Once the workflow completes successfully, verify the image actually landed in your registry. For Docker Hub, check hub.docker.com under your account's repositories and confirm the tags are present. For GHCR, navigate to your GitHub profile or organization, click Packages, and confirm the new image is listed with the tags you expected from the metadata-action configuration.

Don't stop at verifying the push. Pull the image locally and run it. I've seen workflows report a successful push for a corrupted image where the manifest was written but the layers were incomplete. A quick pull and run will tell you immediately whether the image is actually usable.

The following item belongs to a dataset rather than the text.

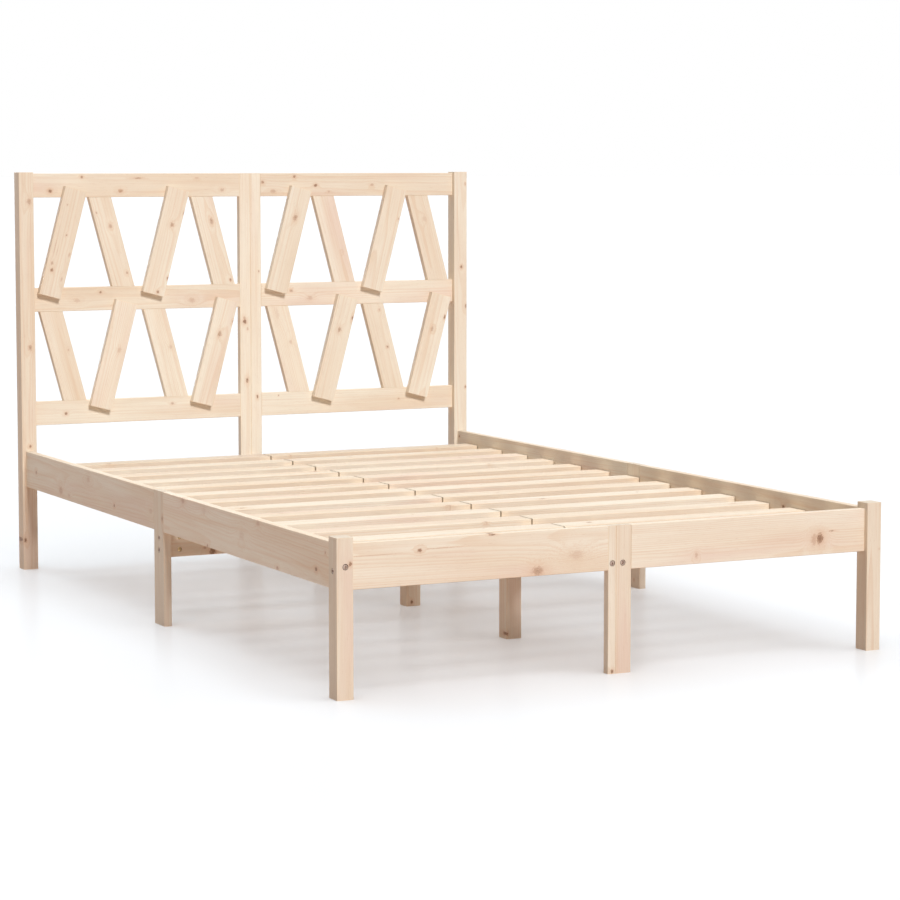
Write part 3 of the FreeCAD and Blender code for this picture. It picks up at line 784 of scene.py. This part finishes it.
def pickPoints(piece, wanted):
    # in edit mode, picks the points that pass the test, with the edges between them
    mesh = bmesh.from_edit_mesh(piece.data)
    for point in mesh.verts:
        point.select = wanted(point.co)
    mesh.select_mode = {"VERT"}
    mesh.select_flush_mode()
    bmesh.update_edit_mesh(piece.data)


def pullOn(along, up):
    # draws the picked edge out into a new stretch of tape
    bpy.ops.mesh.extrude_region_move(TRANSFORM_OT_translate={"value": (0.0, along, up)})


def makeTape(material):
    # one length of tape, flat under the first slat and drawn out from slat to slat
    width = tapeLook["width"]
    slat = slatRow["width"]
    gap = slatRow["pitch"] - slat
    pickNothing()
    start = slatRow["first"] - slat / 2 + width / 2
    bpy.ops.mesh.primitive_plane_add(size=width, location=(tapeLook["first"], start, tapeLook["top"]))
    tape = bpy.context.object
    bpy.ops.object.mode_set(mode="EDIT")
    pickPoints(tape, lambda place: place.y > 0)
    pullOn(slat - width, 0.0)
    for number in range(slatRow["count"] - 1):
        for share, fall in tapeLook["sagShares"]:
            pullOn(gap * share, -tapeLook["sag"] * fall)
        pullOn(slat, 0.0)
    bpy.ops.object.mode_set(mode="OBJECT")
    useOnly(tape)
    bpy.ops.object.transform_apply(location=True, rotation=True, scale=True)
    body = tape.modifiers.new("body", "SOLIDIFY")
    body.thickness = tapeLook["thickness"]
    body.offset = -1
    bpy.ops.object.modifier_apply(modifier=body.name)
    bpy.ops.object.shade_smooth_by_angle(angle=tapeLook["smoothUpTo"])
    tape.data.materials.append(material)
    return tape


def copyTape(tape, shift):
    useOnly(tape)
    bpy.ops.object.duplicate(linked=False)
    copy = bpy.context.object
    bpy.ops.transform.translate(value=(shift, 0.0, 0.0))
    bpy.ops.object.transform_apply(location=True, rotation=True, scale=True)
    return copy


tapes = [makeTape(makeTapeCloth())]
while len(tapes) < tapeLook["count"]:
    tapes.append(copyTape(tapes[0], tapeLook["pitch"] * len(tapes)))
for number, tape in enumerate(tapes, 1):
    tape.name = "slatTape" + str(number)
    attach(tape, "root")
    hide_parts("slat_tapes")
print("scene: the tapes hang under the slats")


# Studio: a pale floor with a faint gloss, light from above, from the front and a little from behind.
# The front light is small enough to set off the lapped boards. The floor has lamps of its own, wide
# and slightly tinted, so that its shadows stay soft and close to grey beside the warm wood

studio = {
    "floor": tone(196, 178, 170),
    "floorSeen": tone(243, 249, 255),
    "floorSize": 400,
    "floorGloss": 0.15,
    "floorBlur": 0.22,
    "worldLight": 0.20,
    "worldTone": (1.0, 0.98, 0.965, 1.0),
    "lampDistance": 5,
    "lamps": {
        "topLamp": {"from": (-0.05, 0.45, 1.0), "light": 0.50, "spread": 60, "reaches": "bed",
                    "tone": (1.0, 1.0, 1.0)},
        "floorTopLamp": {"from": (-0.05, 0.45, 1.0), "light": 0.50, "spread": 60, "reaches": "floor",
                         "tone": (0.92, 0.975, 1.0)},
        "frontLamp": {"from": (0.02, -1.0, 0.72), "light": 0.68, "spread": 12, "reaches": "bed",
                      "tone": (1.0, 1.0, 1.0)},
        "floorLamp": {"from": (0.10, -1.0, 0.90), "light": 0.86, "spread": 110, "reaches": "floor",
                      "tone": (1.0, 0.92, 0.87)},
        "backLamp": {"from": (0.0, 1.0, 0.10), "light": 0.28, "spread": 10, "reaches": "bed",
                     "tone": (1.0, 1.0, 1.0)},
    },
}


def seenDirectly(tree):
    # 1 for what the camera sees, straight or in a reflection or through glass
    path = addNode(tree, "ShaderNodeLightPath")
    seen = calc(tree, "MAXIMUM", path.outputs["Is Camera Ray"], path.outputs["Is Glossy Ray"])
    return calc(tree, "MAXIMUM", seen, path.outputs["Is Transmission Ray"])


def makeFloor():
    pickNothing()
    bpy.ops.mesh.primitive_plane_add(size=studio["floorSize"])
    floor = bpy.context.object
    floor.name = "studioFloor"
    material, tree, shader = startMaterial("studioFloor")
    seen = seenDirectly(tree)
    feed(tree, shader.inputs["Base Color"], mixColour(tree, seen, studio["floor"], studio["floorSeen"]))
    shader.inputs["Roughness"].default_value = 1.0
    shader.inputs["Specular IOR Level"].default_value = 0.0
    gloss = addNode(tree, "ShaderNodeBsdfAnisotropic")
    gloss.inputs["Roughness"].default_value = studio["floorBlur"]
    polish = addNode(tree, "ShaderNodeMixShader")
    feed(tree, polish.inputs[0], calc(tree, "MULTIPLY", seen, studio["floorGloss"]))
    feed(tree, polish.inputs[1], shader.outputs[0])
    feed(tree, polish.inputs[2], gloss.outputs[0])
    feed(tree, tree.nodes["Material Output"].inputs["Surface"], polish.outputs[0])
    floor.data.materials.append(material)
    return floor


def makeWorld():
    # white where it is seen, and a weaker warm white where it lights
    world = bpy.data.worlds.new("studioWorld")
    bpy.context.scene.world = world
    world.use_nodes = True
    tree = world.node_tree
    back = tree.nodes["Background"]
    seen = seenDirectly(tree)
    feed(tree, back.inputs["Color"], mixColour(tree, seen, studio["worldTone"], (1, 1, 1, 1)))
    feed(tree, back.inputs["Strength"], rise(tree, seen, 0.0, 1.0, studio["worldLight"], 1.0))


def makeLamp(name, look, floor):
    # light is what a white face turned to the lamp gives back, spread is how soft it is in degrees
    lamp = bpy.data.lights.new(name, "SUN")
    lamp.energy = look["light"] * math.pi
    lamp.angle = math.radians(look["spread"])
    lamp.color = look["tone"]
    holder = bpy.data.objects.new(name, lamp)
    bpy.context.scene.collection.objects.link(holder)
    holder.location = Vector(look["from"]) * studio["lampDistance"]
    holder.rotation_euler = Vector(look["from"]).to_track_quat("Z", "Y").to_euler()
    # the floor is in the list of what the lamp reaches, or of what it leaves out
    lit = bpy.data.collections.new(name + "Reach")
    lit.objects.link(floor)
    onFloor = look["reaches"] == "floor"
    lit.collection_objects[0].light_linking.link_state = "INCLUDE" if onFloor else "EXCLUDE"
    holder.light_linking.receiver_collection = lit


cameraLook = {
    "place": (-2.76047, -5.70123, 1.01797),
    "dip": 0.0869,
    "turn": -0.4656643,
    "lens": 110.129,
    "sensor": 36.0,
    "shift": -0.05,
}


def makeCamera():
    data = bpy.data.cameras.new("photoCamera")
    data.sensor_width = cameraLook["sensor"]
    data.lens = cameraLook["lens"]
    data.shift_y = cameraLook["shift"]
    holder = bpy.data.objects.new("photoCamera", data)
    bpy.context.scene.collection.objects.link(holder)
    holder.location = cameraLook["place"]
    holder.rotation_euler = (math.pi / 2 - cameraLook["dip"], 0.0, cameraLook["turn"])
    bpy.context.scene.camera = holder


floor = makeFloor()
makeWorld()
for name, look in studio["lamps"].items():
    makeLamp(name, look, floor)
makeCamera()
bpy.context.scene.view_settings.view_transform = "Standard"
print("scene: floor, lamps and camera are set")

# Pull and verify from Docker Hub
docker pull infrarunbook-admin/my-app:latest

# Basic sanity check — adjust the flag to match your application
docker run --rm infrarunbook-admin/my-app:latest --version

# Inspect OCI labels written by metadata-action
docker inspect infrarunbook-admin/my-app:latest | grep -A 20 '"Labels"'

Pay attention to the OCI labels in that inspect output. The metadata-action writes

org.opencontainers.image.revision

with the git SHA and

org.opencontainers.image.created

with the build timestamp. If those fields are populated correctly, your metadata pipeline is working end-to-end, and you have a clean audit trail baked into every image.

Common Mistakes

Using Your Docker Hub Password Instead of an Access Token

Docker Hub deprecated password-based API authentication. If you store your actual Docker Hub account password as a secret and use it in the login step, it may work today but it'll break without warning when Docker Hub finishes rolling out enforcement. Always use an access token. Generate one at hub.docker.com under Account Settings → Security → New Access Token. Scope it to the minimum permissions your pipeline needs — Read and Write for the target repositories. Don't generate admin-scoped tokens for a pipeline that only pushes.

Adding ARM64 Without QEMU

If you add

linux/arm64

to your platforms list without the QEMU setup step, the build fails with an error about the builder not supporting the requested platform. QEMU provides the CPU emulation that lets GitHub's AMD64-based hosted runners build ARM images. The

docker/setup-qemu-action

handles this, but it has to appear before the Buildx setup step in your workflow. Order matters.

Pushing on Every Pull Request Run

This is surprisingly common in older workflow templates floating around online. The workflow triggers on pull requests and pushes unconditionally, which means unreviewed code lands in your registry on every PR open or update. On Docker Hub's free tier, this burns through your pull rate limit fast. It also creates race conditions when two PRs are open simultaneously and both push a

latest

tag. The

push: ${{ github.event_name != 'pull_request' }}

pattern prevents this cleanly.

Hardcoding Image Names in Multiple Places

If you write the full image name as a string literal five times across your workflow file, you'll eventually rename the image or move registries and miss one of the occurrences. Define registry URLs and image name patterns in the

env:

block at the workflow level, then reference them with

${{ env.VARIABLE_NAME }}

. Anything that appears more than once should be a variable.

Skipping the Permissions Block

By default,

GITHUB_TOKEN

permissions vary based on repository settings and can be broader than what your workflow actually needs. Declaring explicit permissions in the job documents your intent, limits the token's blast radius if something unexpected runs, and makes security reviews easier. Use

contents: read

as the baseline and add only what the job genuinely requires —

packages: write

for GHCR pushes, nothing more.

Not Configuring Cache at All

Skipping cache configuration is the single biggest performance mistake I see in Docker build workflows. The difference between a cold build and a warm cache hit is often three to five minutes on a reasonably complex multi-stage image. On a busy repo with several contributors pushing throughout the day, that time adds up fast. The GHA cache backend costs nothing extra on GitHub-hosted runners. There's genuinely no reason not to configure it — add the two cache lines and move on.

Pinning to Floating Branch References

Using

actions/checkout@v4

is reasonable for most teams. Using

actions/checkout@main

is not. If an action maintainer pushes a breaking change — or worse, a compromised dependency — to the default branch, your next build picks it up automatically. Pin to major version tags at minimum. In high-security environments, pin to a specific commit SHA. Major version tags strike a reasonable balance between stability and keeping up with bug fixes from the action maintainers.

---

That covers the complete setup path from scratch to a working, production-grade build-and-push pipeline. The full configuration example handles multi-platform builds, dual-registry pushes, PR-safe logic, metadata-driven tagging, and layer caching — everything a real workflow needs from day one. Adjust the trigger branches and image name references to match your setup, store your secrets, commit the workflow file, and push. The first run will be slower without warm cache, but from the second merge onward, you'll have fast, reliable Docker image builds running automatically on every change that hits main.